What you have to do:
Select the lines that contain "model" and copy each of them.

Data section:
▬▬▬▬▬▬
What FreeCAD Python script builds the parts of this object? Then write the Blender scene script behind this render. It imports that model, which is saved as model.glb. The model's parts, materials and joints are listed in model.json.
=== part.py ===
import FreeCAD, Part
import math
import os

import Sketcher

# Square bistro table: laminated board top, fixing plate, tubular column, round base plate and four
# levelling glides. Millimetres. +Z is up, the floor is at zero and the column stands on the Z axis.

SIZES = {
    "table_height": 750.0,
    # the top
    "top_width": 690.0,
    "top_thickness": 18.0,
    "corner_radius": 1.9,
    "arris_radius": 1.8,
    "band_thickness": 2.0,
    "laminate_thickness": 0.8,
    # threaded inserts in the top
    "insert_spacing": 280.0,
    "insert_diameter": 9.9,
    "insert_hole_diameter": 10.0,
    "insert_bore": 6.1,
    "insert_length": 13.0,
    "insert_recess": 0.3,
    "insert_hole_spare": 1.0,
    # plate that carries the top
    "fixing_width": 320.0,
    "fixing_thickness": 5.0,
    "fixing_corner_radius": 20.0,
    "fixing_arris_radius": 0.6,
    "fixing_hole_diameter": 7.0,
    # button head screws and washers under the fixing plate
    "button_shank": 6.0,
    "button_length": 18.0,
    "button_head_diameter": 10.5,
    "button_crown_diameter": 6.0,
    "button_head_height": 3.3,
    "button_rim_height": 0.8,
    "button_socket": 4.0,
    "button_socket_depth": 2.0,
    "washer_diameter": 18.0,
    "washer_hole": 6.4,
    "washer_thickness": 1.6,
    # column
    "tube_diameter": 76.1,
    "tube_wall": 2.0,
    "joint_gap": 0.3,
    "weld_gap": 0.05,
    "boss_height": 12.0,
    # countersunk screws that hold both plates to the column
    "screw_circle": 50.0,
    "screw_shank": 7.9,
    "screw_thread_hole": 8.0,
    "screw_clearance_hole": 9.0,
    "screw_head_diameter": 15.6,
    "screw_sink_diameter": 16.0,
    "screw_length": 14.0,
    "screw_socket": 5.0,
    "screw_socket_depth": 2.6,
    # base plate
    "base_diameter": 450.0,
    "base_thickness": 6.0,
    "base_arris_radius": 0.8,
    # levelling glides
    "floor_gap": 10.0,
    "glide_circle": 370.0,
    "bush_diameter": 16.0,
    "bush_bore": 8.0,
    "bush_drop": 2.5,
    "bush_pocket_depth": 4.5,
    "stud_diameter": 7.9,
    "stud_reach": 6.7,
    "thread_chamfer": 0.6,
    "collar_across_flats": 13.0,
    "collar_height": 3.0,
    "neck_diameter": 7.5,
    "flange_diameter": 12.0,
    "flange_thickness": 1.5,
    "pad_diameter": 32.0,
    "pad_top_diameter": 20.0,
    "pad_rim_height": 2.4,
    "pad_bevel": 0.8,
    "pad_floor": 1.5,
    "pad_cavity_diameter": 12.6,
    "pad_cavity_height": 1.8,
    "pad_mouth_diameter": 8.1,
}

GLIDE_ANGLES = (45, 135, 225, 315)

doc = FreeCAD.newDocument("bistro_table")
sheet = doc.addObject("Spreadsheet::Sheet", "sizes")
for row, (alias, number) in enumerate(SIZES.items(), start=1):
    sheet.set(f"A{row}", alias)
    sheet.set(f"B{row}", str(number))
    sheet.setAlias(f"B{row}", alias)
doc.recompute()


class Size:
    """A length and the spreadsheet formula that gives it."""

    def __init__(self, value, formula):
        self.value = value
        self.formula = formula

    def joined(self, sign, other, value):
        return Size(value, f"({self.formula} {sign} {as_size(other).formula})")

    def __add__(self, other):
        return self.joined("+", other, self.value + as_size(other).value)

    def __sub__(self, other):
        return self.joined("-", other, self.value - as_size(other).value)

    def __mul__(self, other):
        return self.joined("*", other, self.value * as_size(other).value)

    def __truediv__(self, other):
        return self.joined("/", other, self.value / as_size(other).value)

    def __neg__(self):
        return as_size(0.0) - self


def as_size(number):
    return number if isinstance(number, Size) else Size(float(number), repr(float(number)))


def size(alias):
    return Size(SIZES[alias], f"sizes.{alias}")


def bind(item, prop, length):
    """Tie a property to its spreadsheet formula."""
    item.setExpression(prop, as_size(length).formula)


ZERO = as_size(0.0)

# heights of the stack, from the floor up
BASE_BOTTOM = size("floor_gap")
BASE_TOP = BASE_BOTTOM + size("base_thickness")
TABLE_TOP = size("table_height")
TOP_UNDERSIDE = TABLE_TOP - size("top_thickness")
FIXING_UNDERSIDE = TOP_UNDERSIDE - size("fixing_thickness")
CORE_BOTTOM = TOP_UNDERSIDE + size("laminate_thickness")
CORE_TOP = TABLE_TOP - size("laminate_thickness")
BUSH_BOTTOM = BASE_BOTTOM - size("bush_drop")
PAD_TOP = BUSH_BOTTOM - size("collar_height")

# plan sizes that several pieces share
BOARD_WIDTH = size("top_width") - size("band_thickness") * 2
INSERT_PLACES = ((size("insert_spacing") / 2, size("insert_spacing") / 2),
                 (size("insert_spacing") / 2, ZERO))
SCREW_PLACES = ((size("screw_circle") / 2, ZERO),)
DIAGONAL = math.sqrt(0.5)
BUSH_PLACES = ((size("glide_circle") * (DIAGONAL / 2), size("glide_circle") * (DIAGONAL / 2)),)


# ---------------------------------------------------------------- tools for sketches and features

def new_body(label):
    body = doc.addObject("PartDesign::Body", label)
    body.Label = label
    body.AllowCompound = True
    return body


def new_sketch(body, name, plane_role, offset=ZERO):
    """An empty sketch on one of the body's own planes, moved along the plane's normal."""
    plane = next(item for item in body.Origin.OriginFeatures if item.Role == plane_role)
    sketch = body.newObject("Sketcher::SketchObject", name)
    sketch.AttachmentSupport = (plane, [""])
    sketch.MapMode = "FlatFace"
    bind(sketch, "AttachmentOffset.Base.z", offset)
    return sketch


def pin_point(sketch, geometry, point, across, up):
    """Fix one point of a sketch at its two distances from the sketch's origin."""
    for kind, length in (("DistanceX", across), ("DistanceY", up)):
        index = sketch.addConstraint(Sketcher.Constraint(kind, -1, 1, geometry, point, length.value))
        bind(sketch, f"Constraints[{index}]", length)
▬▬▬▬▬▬
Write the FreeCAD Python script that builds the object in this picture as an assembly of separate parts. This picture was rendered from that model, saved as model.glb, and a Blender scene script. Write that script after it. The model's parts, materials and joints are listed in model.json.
▬▬▬▬▬▬
Exercise answer:
What FreeCAD Python script builds the parts of this object? Then write the Blender scene script behind this render. It imports that model, which is saved as model.glb. The model's parts, materials and joints are listed in model.json.
Write the FreeCAD Python script that builds the object in this picture as an assembly of separate parts. This picture was rendered from that model, saved as model.glb, and a Blender scene script. Write that script after it. The model's parts, materials and joints are listed in model.json.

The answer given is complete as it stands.